しかし、答えられる担当者は少ない。多くの事業所が普通にやっていることにた今さらそのような質問をされるとは思っていないのだろう。まぁ、行政はあくまで指導として項目通りに進めているだけだから、根本的なことを知らなくても仕方ないと思う。

しかし、事業所にやってきて指導をするわけだから、自分たちが用いている法令や指導事項に対して「なぜ、これが存在するのか?」くらいは分かっていて欲しいと思う。


 
――― と、このように書くと行政を敵に回すような言動ばかりしているようだが、別に意図的に揉め事にしようとは思っていない。

それどころか、法令や運営基準などは介護事業を運営するにおいて、理に適っていると思っている。単純に法令が時代に即していなかったり、具体的に書類や記録などを整備するにあたり解釈違いが生じることに、もどかしさを感じてしまうだけだ。

特に現代はデジタル化が進んでいる。それなのに行政は未だに「この書類に記入してFAXまたは郵送してください」という体制が残っている。そして介護事業所も「書類をたくさん揃えていれば体裁は整えられる」という体質が伺える。

このような状況だから法令や運営基準も時代に適合しないのだろう。

例えば、似たようなフォーマットに同じ内容を何度も書いていることはないだろうか? そのため同一情報があちこちに点在しているのが当たり前となり、それが結局「たくさん揃えていれば良い」という旧石器時代の考え方になっていると思われる。
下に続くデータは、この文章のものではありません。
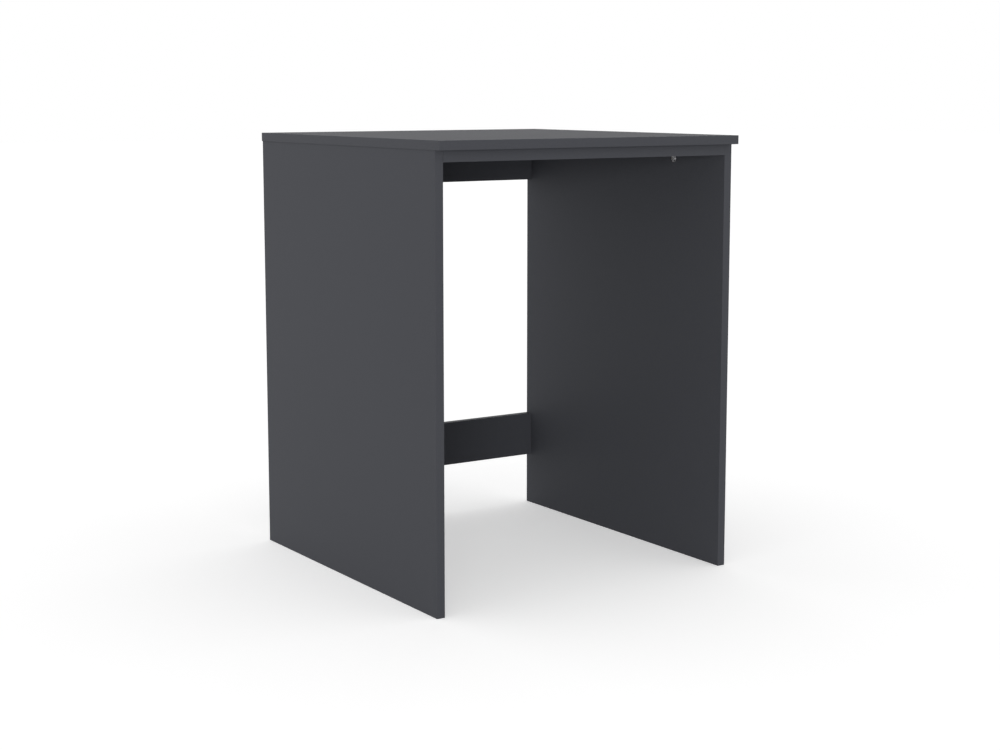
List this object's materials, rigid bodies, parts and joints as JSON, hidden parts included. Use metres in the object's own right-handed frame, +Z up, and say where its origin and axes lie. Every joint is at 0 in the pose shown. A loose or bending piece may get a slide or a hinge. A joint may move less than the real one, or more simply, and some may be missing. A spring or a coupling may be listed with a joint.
{
  "type": "washing machine cabinet",
  "caption": "Open-fronted graphite laminate cabinet with a flat top that stands round a washing machine, its boards joined by turning cams, bolts and dowels.",
  "frame": {"origin": "on the floor, under the middle of the cabinet's bounding box", "axes": "+Z up; the open front faces -Y; +X to the right seen from the front"},
  "size_m": [0.712, 0.734, 0.9],
  "materials": {
    "graphite_laminate": "matte",
    "graphite_edging": "matte",
    "zinc": "satin",
    "plated_steel": "satin",
    "beech": "matte"
  },
  "bodies": {
    "carcass": {"front_stretcher": "graphite_laminate", "left_side": "graphite_laminate", "rear_lower_rail": "graphite_laminate", "rear_upper_rail": "graphite_laminate", "right_side": "graphite_laminate", "top_board": "graphite_laminate", "front_stretcher_front_band": "graphite_edging", "front_stretcher_rear_band": "graphite_edging", "left_side_bottom_band": "graphite_edging", "left_side_front_band": "graphite_edging", "left_side_rear_band": "graphite_edging", "rear_lower_rail_bottom_band": "graphite_edging", "rear_lower_rail_top_band": "graphite_edging", "rear_upper_rail_bottom_band": "graphite_edging", "right_side_bottom_band": "graphite_edging", "right_side_front_band": "graphite_edging", "right_side_rear_band": "graphite_edging", "top_board_front_band": "graphite_edging", "top_board_left_band": "graphite_edging", "top_board_rear_band": "graphite_edging", "top_board_right_band": "graphite_edging", "left_side_front_bolt": "plated_steel", "left_side_rear_bolt": "plated_steel", "lower_rail_left_bolt": "plated_steel", "lower_rail_right_bolt": "plated_steel", "right_side_front_bolt": "plated_steel", "right_side_rear_bolt": "plated_steel", "stretcher_left_bolt": "plated_steel", "stretcher_right_bolt": "plated_steel", "upper_rail_left_bolt": "plated_steel", "upper_rail_right_bolt": "plated_steel", "left_side_front_dowel_1": "beech", "left_side_rear_dowel_1": "beech", "lower_rail_left_dowel_1": "beech", "lower_rail_left_dowel_2": "beech", "lower_rail_right_dowel_1": "beech", "lower_rail_right_dowel_2": "beech", "right_side_front_dowel_1": "beech", "right_side_rear_dowel_1": "beech", "stretcher_left_dowel_1": "beech", "stretcher_left_dowel_2": "beech", "stretcher_right_dowel_1": "beech", "stretcher_right_dowel_2": "beech", "upper_rail_left_dowel_1": "beech", "upper_rail_left_dowel_2": "beech", "upper_rail_right_dowel_1": "beech", "upper_rail_right_dowel_2": "beech"},
    "left_side_front_cam": {"left_side_front_cam": "zinc"},
    "left_side_rear_cam": {"left_side_rear_cam": "zinc"},
    "lower_rail_left_cam": {"lower_rail_left_cam": "zinc"},
    "lower_rail_right_cam": {"lower_rail_right_cam": "zinc"},
    "right_side_front_cam": {"right_side_front_cam": "zinc"},
    "right_side_rear_cam": {"right_side_rear_cam": "zinc"},
    "stretcher_left_cam": {"stretcher_left_cam": "zinc"},
    "stretcher_right_cam": {"stretcher_right_cam": "zinc"},
    "upper_rail_left_cam": {"upper_rail_left_cam": "zinc"},
    "upper_rail_right_cam": {"upper_rail_right_cam": "zinc"}
  },
  "joints": [
    {"name": "stretcher_left_cam_turn", "type": "hinge", "parent": "carcass", "child": "stretcher_left_cam", "pos_m": [-0.3017, -0.298, 0.8597], "axis": [0, 0, -1], "range_deg": [0, 180]},
    {"name": "upper_rail_left_cam_turn", "type": "hinge", "parent": "carcass", "child": "upper_rail_left_cam", "pos_m": [-0.3017, 0.367, 0.8317], "axis": [0, 1, 0], "range_deg": [0, 180]},
    {"name": "lower_rail_left_cam_turn", "type": "hinge", "parent": "carcass", "child": "lower_rail_left_cam", "pos_m": [-0.3017, 0.367, 0.17], "axis": [0, 1, 0], "range_deg": [0, 180]},
    {"name": "left_side_front_cam_turn", "type": "hinge", "parent": "carcass", "child": "left_side_front_cam", "pos_m": [-0.336, -0.183, 0.8477], "axis": [1, 0, 0], "range_deg": [0, 180]},
    {"name": "left_side_rear_cam_turn", "type": "hinge", "parent": "carcass", "child": "left_side_rear_cam", "pos_m": [-0.336, 0.202, 0.8477], "axis": [1, 0, 0], "range_deg": [0, 180]},
    {"name": "stretcher_right_cam_turn", "type": "hinge", "parent": "carcass", "child": "stretcher_right_cam", "pos_m": [0.3017, -0.298, 0.8597], "axis": [0, 0, -1], "range_deg": [0, 180]},
    {"name": "upper_rail_right_cam_turn", "type": "hinge", "parent": "carcass", "child": "upper_rail_right_cam", "pos_m": [0.3017, 0.367, 0.8317], "axis": [0, 1, 0], "range_deg": [0, 180]},
    {"name": "lower_rail_right_cam_turn", "type": "hinge", "parent": "carcass", "child": "lower_rail_right_cam", "pos_m": [0.3017, 0.367, 0.17], "axis": [0, 1, 0], "range_deg": [0, 180]},
    {"name": "right_side_front_cam_turn", "type": "hinge", "parent": "carcass", "child": "right_side_front_cam", "pos_m": [0.336, -0.183, 0.8477], "axis": [-1, 0, 0], "range_deg": [0, 180]},
    {"name": "right_side_rear_cam_turn", "type": "hinge", "parent": "carcass", "child": "right_side_rear_cam", "pos_m": [0.336, 0.202, 0.8477], "axis": [-1, 0, 0], "range_deg": [0, 180]}
  ]
}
改めてお伝えすると、介護事業は行政のためにあるわけでない。行政指導を受けないための対策が本業ではない。

このことを忘れず、もしも今何かしらの書類を作成しているならば、「この記録は利用者の支援に活用できるのか?」「この書類は事業運営の維持・向上のために有益なのか?」と振り返ってみてはいかがだろう?


ここまで読んでいただき、感謝。
途中で読むのをやめた方へも、感謝。